In realtà, le delegazioni presenti sono 170, la sostanza, però, non cambia: di fronte alla defezione degli Usa – e qualche alleato – l’unica via è unire le forze. Da qui il principio guida, illustrato dal presidente del vertice, André Correa do Lago, è «mutirão», termine indigeno per indicare lo sforzo comune verso l’obiettivo. Smussando i punti d’attrito. Equilibrismo in cui Lula, ex sindacalista e storico mediazione, è maestro. Specie sul clima dove il suo governo, in minoranza in un Congresso in cui la lobby dei latifondisti è egemonica, vive la contraddizione di voler essere capofila della difesa ambientale, senza rinunciare al ruolo di potenza petrolifera. Il Brasile ha superato il primo test facendo approvare in tempi record l’agenda delle trattative in modo da iniziare subito i lavori e «aprire cammino camminando».

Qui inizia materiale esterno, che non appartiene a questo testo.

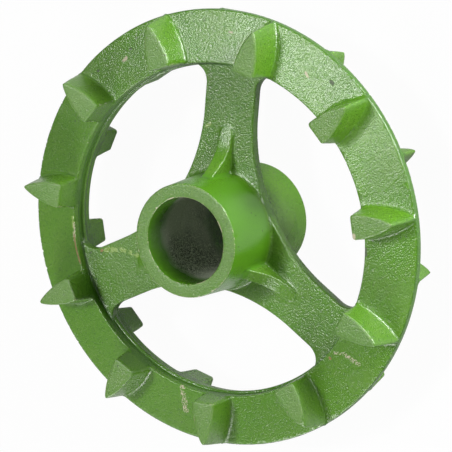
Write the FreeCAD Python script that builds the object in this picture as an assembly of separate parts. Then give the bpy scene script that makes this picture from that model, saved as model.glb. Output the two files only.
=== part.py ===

Le proposte aggiuntive degli Stati più vulnerabili su un’analisi degli impegni di tagli alle emissioni, i fondi per i Paesi poveri, la revisione dei meccanismi del commercio internazionale saranno gestiti in discussioni parallele: questa sera, in plenaria, si deciderà come integrarle nel negoziato principale. Il tutto mentre prosegue la battaglia per le sedi delle prossime Cop. Australia e Turchia si disputano la 31esima mentre l’Etiopia, non senza polemiche date le accuse al governo per la guerra in Tigray, sembra essersi aggiudicata l’edizione 2027. La speranza, questo scenario, è che per allora il «mutirão» di Belém abbia almeno indicato una direzione verso cui incamminarsi.